Federal law already requires those seeking to become permanent residents or gain legal status to prove that they will not be a burden to the U.S. - a "public charge," in government speak -but the new rules detail a broader range of programs that could disqualify them.

It's part of a dramatic overhaul of the nation's immigration system that the administration has been working to put in place. While most attention has focused on President Donald Trump's efforts to crack down on illegal immigration, the new rules target people who entered the United States legally and are seeking permanent status.

Trump is trying to move the U.S. toward a system that focuses on immigrants' skills instead of emphasizing the reunification of families.

Under the new rules, U.S. Citizenship and Immigration Services will now weigh whether applicants have received public assistance along with other factors such as education, income and health to determine whether to grant legal status.

The rules will take effect in mid-October.

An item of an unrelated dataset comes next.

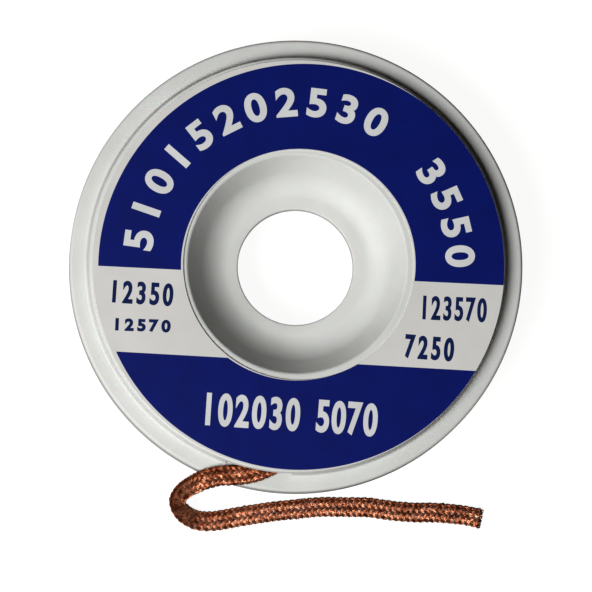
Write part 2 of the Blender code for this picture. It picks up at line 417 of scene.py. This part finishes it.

They don't apply to U.S. citizens, though immigrants related to the citizens may be subject to them.

Ken Cuccinelli, acting director of Citizenship and Immigration Services, said the rule change will ensure that those who come to the country don't become a burden, though they pay taxes.

"We want to see people coming to this country who are self-sufficient," Cuccinelli said.

Migrants make up a small percentage of those who get public benefits. In fact, many are ineligible for such benefits because of their immigration status.

On average, 544,000 people apply for green cards every year.